El nuevo presidente de la Comisión Nacional de los Derechos Humanos, Luís Raúl González Pérez, ha comenzado su gestión con una decisión que puede implicar un giro muy relevante en el papel relativamente deslavado que ha tenido ese órgano constitucional: la reclasificación de la recomendación sobre la matanza de Tlatlaya, donde los indicios apuntan a que integrantes del ejército ejecutaron a personas rendidas, como violaciones graves a los derechos humanos que deben ser investigadas de acuerdo a la facultad adquirida por esa comisión desde 2011 (antes era una atribución de la Suprema Corte de Justicia de la Nación).

            La guerra contra las drogas declarada por Felipe Calderón —después renombrada como guerra contra la delincuencia organizada— involucró a las fuerzas armadas en tareas que constitucionalmente no son de su competencia en una escala desconocida por lo menos desde los tiempos de la llamada guerra sucia contra las guerrillas de los tiempos de la presidencia de Luis Echeverría. La actuación del ejército y la marina desde entonces ha sido el componente principal de la estrategia gubernamental, pues las capacidades necesarias de la policía federal para cumplir con sus cometidos siguen sin alcanzarse, incluso después de creada su división de gendarmería. El empeño de Calderón en enfrentar al narcotráfico al costo que fuera llevó a que las fuerzas de seguridad del Estado tuvieran carta blanca en sus actuaciones, a costa en muchas ocasiones del orden jurídico y de las garantías constitucionales de la población. El país se llenó de retenes militares, los patrullajes amenazantes comenzaron a proliferar en las ciudades y abundaron las noticias de los enfrentamientos entre los narcos y las partidas del ejército, primero, y de la marina más adelante.

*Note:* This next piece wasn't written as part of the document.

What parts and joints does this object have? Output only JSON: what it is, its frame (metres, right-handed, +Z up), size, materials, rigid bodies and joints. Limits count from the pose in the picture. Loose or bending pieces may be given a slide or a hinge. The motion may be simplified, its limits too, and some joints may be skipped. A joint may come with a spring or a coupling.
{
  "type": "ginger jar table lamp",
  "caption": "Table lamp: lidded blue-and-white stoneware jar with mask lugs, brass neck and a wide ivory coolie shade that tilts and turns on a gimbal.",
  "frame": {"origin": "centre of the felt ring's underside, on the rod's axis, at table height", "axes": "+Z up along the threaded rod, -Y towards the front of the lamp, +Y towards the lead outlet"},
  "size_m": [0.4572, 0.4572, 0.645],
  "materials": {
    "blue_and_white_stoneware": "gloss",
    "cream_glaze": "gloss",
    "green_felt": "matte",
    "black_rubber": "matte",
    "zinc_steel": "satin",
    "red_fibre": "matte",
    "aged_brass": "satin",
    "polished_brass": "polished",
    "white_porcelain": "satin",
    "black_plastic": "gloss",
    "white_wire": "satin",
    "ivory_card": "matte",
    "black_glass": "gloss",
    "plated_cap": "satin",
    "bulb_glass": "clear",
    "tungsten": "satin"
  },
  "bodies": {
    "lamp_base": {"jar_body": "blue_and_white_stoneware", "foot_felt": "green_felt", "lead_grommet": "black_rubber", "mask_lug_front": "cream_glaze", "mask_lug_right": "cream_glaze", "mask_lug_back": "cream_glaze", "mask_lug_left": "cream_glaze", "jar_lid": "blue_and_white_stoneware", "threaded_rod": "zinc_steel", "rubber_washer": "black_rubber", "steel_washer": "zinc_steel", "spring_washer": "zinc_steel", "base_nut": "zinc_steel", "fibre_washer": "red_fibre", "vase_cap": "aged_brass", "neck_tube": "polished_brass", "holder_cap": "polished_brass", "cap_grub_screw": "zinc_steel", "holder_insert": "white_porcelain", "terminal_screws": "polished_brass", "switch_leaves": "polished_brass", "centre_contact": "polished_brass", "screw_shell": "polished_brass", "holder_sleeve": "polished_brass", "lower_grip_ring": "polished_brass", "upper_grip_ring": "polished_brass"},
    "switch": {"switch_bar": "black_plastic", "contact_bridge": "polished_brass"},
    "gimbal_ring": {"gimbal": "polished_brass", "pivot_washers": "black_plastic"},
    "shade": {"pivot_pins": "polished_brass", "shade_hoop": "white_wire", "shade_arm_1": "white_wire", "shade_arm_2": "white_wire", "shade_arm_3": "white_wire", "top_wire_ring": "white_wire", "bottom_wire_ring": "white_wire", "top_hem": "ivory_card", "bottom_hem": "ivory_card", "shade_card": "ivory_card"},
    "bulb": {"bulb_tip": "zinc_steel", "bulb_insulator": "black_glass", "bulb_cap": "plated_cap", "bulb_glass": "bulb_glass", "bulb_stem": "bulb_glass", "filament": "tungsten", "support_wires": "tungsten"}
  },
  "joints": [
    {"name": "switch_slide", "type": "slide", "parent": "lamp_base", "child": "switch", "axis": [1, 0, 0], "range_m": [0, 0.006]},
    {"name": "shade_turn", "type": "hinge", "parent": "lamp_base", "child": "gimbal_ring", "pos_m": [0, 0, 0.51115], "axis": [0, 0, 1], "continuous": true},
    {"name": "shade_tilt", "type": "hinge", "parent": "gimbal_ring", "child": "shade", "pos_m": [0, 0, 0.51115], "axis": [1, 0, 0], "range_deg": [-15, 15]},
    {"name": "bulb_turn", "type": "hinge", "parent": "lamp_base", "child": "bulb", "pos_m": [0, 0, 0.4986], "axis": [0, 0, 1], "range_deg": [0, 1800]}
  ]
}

            La legislación de seguridad nacional impulsada por el anterior gobierno no fue demasiado considerada con la constitucionalidad de sus preceptos y se convirtió en la versión mexicana de la Patriot Act de Bush contra el terrorismo. A pesar de que el gobierno insistía en que la mayoría de los muertos que estaba dejando la guerra eran producto de enfrentamientos entre las propias bandas de delincuentes, en descomposición como resultado de la exitosa estrategia gubernamental, no eran pocos los cadáveres resultantes de los choques entre las fuerzas estatales y los diferentes grupos de criminales. Tampoco faltaron las muertes provocadas por errores del ejército, la marina o las policías, que dispararon contra civiles indefensos como familias que cruzaban desprevenidas un reten.

            La actuación del ejército llamó la atención de los investigadores académicos antes que la de los periodistas. Fernando Escalante, Catalina Pérez Correa, Rodrigo Gutiérrez, entre otros, indagaron en los reportes de los hechos que involucraban a las fuerzas armadas y encontraron datos escalofriantes sobre la letalidad de sus intervenciones. La información recabada permitía inferir la existencia de comportamientos violatorios de los derechos humanos en nombre de una guerra proclamada como justa pero que ha demostrado ser desastrosa por su costo de vidas humanas y tremendamente ineficaz en su cometido de acabar o al menos reducir el mercado de drogas, mientras que tampoco ha dado buenos resultados en la contención de los delitos depredadores en los que se implican las bandas de la delincuencia organizada.

            Lo acontecido en Tlatlaya pudo ser uno más de los hechos en los que han intervenido las fuerzas armadas reportados como enfrentamientos con muertos en los que el marcador resulta apabullante a favor del bando estatal. La diferencia la marcó un reportaje de una revista norteamericana que recogía testimonios de testigos que declaraban que el ejército había llevado a cabo ejecuciones. Mucho se ha dicho de la enorme capacidad en armamento que tienen los delincuentes, pero a la hora de los balazos no son infrecuentes los casos en los que los soldados o los marinos ganan 20-0. Algo no cuadra en la narrativa de unas bandas delincuenciales dispuestos a todo, con rifles de asalto de última tecnología que cuando se enfrentan al ejército o a la marina resultan aniquilados. Desde luego que no se debe demeritar la vida de los soldados o marinos que han muerto en esta guerra, pero el hecho es que no parecen infrecuentes los enfrentamientos en los que no quedan detenidos ni heridos, sino cadáveres.

            La legitimidad de la violencia estatal radica —es indispensable repetirlo una y otra vez— en su apego a la legalidad, en el respeto de los derechos humanos y las garantías procesales. De ahí que la decisión del nuevo presidente de la CNDH de investigar lo ocurrido en Tlatlaya como violaciones graves a los derechos humanos sea tan importante. Lo  deseable es que no se convierta en un hecho aislado, sino que marque una tendencia que lleve a la comisión a investigar sobre las actuaciones habituales de las fuerzas armadas, porque un Estado democrático no pude permitirse que sus ejércitos actúen al margen del orden constitucional.